Tesla has used end-to-end training longest, and its data advantage — drawing from millions of consumer vehicles on roads worldwide — gives it exposure to far more edge cases than any competitor’s dedicated fleet.
V2X: When Cars Start Talking to Everything
The next frontier isn’t just smarter cars in isolation — it’s cars that communicate with each other and with infrastructure. Vehicle-to-Everything (V2X) communication allows an autonomous vehicle to know about a hazard around a blind corner from a car that’s already passed it, or receive information from a traffic light about when it will turn green a quarter mile ahead.
Research combining V2X data with large language models — published in 2025 — shows how real-time, human-like understanding of complex traffic scenarios becomes possible when vehicles share contextual information rather than each operating on only what their own sensors can see.
Where It Stands in 2026
By the end of 2025, Waymo had logged over 160 million fully driverless kilometres.
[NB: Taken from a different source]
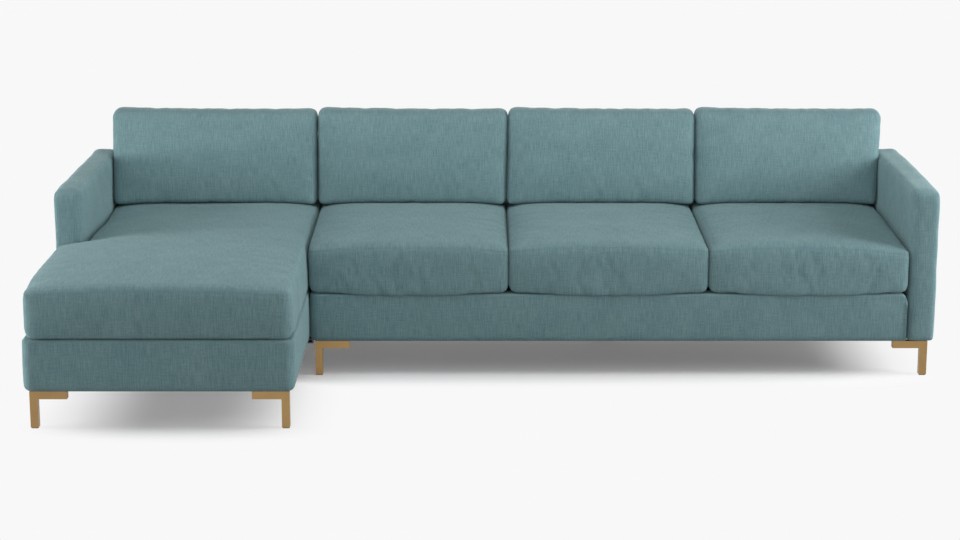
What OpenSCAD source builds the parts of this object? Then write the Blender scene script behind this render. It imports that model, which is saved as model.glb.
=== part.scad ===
// Sectional sofa: a three-seat section with a right arm, and a chaise section with a left arm.
// +X is to the right as seen from the front, the front faces -Y and the floor is Z = 0.
// The origin is under the middle of the whole sofa.

/* [Seats] */
// Width of one seat of the three-seat section
seat_w = 670; // [560:5:760]
// Width of the chaise seat, from its arm to the joint between the sections
chaise_seat_w = 750; // [640:5:880]
// Depth of the three-seat section, over its upholstery
sofa_depth = 830; // [780:5:920]
// How far the chaise reaches in front of the three-seat section
chaise_reach = 620; // [480:5:760]

/* [Heights] */
// Height of the legs, from the floor to the underside of the base
leg_h = 120; // [90:1:180]
// Height of the upholstered base
base_h = 167; // [150:1:200]
// Height of the arms and of the fixed back, above the base
arm_rise = 354; // [300:1:400]

/* [Arms and back] */
// Thickness of an arm, over its padding
arm_w = 92; // [84:1:120]
// Thickness of the fixed back, over its padding
back_t = 66; // [62:1:90]
// Softness of the arm's front and top edges, as a radius
arm_edge_r = 24; // [12:1:30]
// Softness of the top corners of the arm, seen from the front and the side
arm_corner_r = 32; // [20:1:38]

/* [Seat cushions] */
// Height of a seat cushion at its side edges
cushion_side_h = 170; // [150:1:182]
// Rise of a seat cushion from its side edges to its crown
cushion_crown = 22; // [8:1:30]
// Extra crown of the chaise cushion in front of the arm
chaise_crown_extra = 9; // [0:1:30]
// Depth of the dip behind that crown, beside the arm
chaise_dip = 18; // [0:1:20]
// Radius of a cushion's corners, seen from above
cushion_corner_r = 34; // [20:1:50]
// Gap between neighbouring cushions
cushion_gap = 1; // [0.8:0.1:4]

/* [Back cushions] */
// Height of a back cushion
back_cushion_h = 332; // [280:1:380]
// Thickness of a back cushion's bottom edge
back_cushion_bottom_t = 132; // [110:1:145]
// Thickness of a back cushion's top edge
back_cushion_top_t = 86; // [76:1:98]
// Rise of a back cushion's front face from its edges to its crown
back_cushion_crown = 14; // [6:1:24]

/* [Upholstery] */
// Padding and fabric on the outer face of a rail
cover_t = 14; // [10:1:18]
// Padding and fabric on top of a rail
cover_top_t = 8; // [6:1:12]
// Fabric turned under a rail, an arm or the back
cover_under_t = 4; // [3:0.5:6]
// Radius of the base's top edges
base_top_r = 10; // [8:1:22]
// Radius of the base's bottom edges
base_bottom_r = 14; // [8:1:18]
// Radius of the base's upright corners
base_corner_r = 28; // [16:1:34]
// Thickness of the deck pad and cloth over the seat springs
deck_t = 12; // [8:1:16]
// Thickness of the dust cover under the base
dust_t = 1.2; // [0.8:0.1:2]

/* [Frame] */
// Thickness of the seat frame's rails
rail_t = 28; // [24:1:34]
// Width of the posts and rails of the arm and back frames
post_w = 45; // [38:1:60]
// Height of the bottom rail of the arm and back frames
bottom_rail_h = 110; // [90:1:130]
// Widest free space between two posts, centre to centre
post_pitch = 330; // [260:5:336]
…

Zoox launched its purpose-built bidirectional robotaxi in Las Vegas in September 2025 and is expanding in 2026. XPeng in China plans to launch vehicles with Level 4 hardware and software in mass production this year. Germany and Japan have established national legal frameworks for Level 4 deployment.
The technology is increasingly mature for well-defined operational domains — urban robotaxis, highway trucking, mapped routes in controlled conditions. The remaining challenge is broadening those domains: more cities, more weather conditions, more unpredictable scenarios. That’s where the investment, the data, and the research are focused right now — and why every major automotive and AI company in the world has autonomous driving at the centre of its strategy.